> _EXERCISE OBJECTIVE_
Print each line exactly as it is given.

> _SUPPLIED MATERIAL_

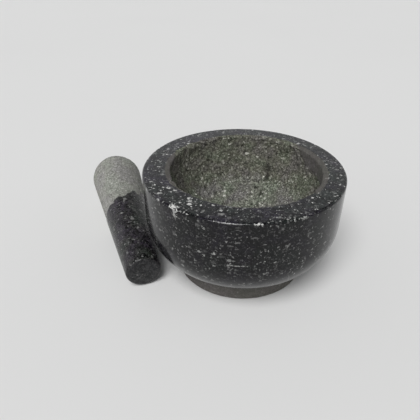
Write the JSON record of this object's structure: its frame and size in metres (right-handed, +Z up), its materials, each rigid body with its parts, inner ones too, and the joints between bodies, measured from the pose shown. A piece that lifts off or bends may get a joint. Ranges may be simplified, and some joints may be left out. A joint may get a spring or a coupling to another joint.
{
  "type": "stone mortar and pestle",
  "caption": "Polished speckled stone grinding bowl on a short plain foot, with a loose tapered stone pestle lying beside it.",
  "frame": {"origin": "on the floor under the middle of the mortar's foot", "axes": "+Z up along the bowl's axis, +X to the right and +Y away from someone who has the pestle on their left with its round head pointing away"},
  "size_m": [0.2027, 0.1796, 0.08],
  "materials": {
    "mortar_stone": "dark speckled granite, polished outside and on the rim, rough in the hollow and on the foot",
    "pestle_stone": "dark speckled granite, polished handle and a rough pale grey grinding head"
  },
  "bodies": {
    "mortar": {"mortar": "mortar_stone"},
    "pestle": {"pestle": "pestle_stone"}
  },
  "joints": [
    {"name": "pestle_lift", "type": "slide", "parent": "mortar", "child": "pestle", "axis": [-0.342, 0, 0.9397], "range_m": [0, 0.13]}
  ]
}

> _CORRECT RESULT_
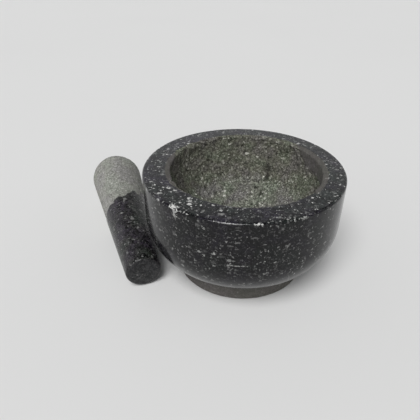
Write the JSON record of this object's structure: its frame and size in metres (right-handed, +Z up), its materials, each rigid body with its parts, inner ones too, and the joints between bodies, measured from the pose shown. A piece that lifts off or bends may get a joint. Ranges may be simplified, and some joints may be left out. A joint may get a spring or a coupling to another joint.
{
  "type": "stone mortar and pestle",
  "caption": "Polished speckled stone grinding bowl on a short plain foot, with a loose tapered stone pestle lying beside it.",
  "frame": {"origin": "on the floor under the middle of the mortar's foot", "axes": "+Z up along the bowl's axis, +X to the right and +Y away from someone who has the pestle on their left with its round head pointing away"},
  "size_m": [0.2027, 0.1796, 0.08],
  "materials": {
    "mortar_stone": "dark speckled granite, polished outside and on the rim, rough in the hollow and on the foot",
    "pestle_stone": "dark speckled granite, polished handle and a rough pale grey grinding head"
  },
  "bodies": {
    "mortar": {"mortar": "mortar_stone"},
    "pestle": {"pestle": "pestle_stone"}
  },
  "joints": [
    {"name": "pestle_lift", "type": "slide", "parent": "mortar", "child": "pestle", "axis": [-0.342, 0, 0.9397], "range_m": [0, 0.13]}
  ]
}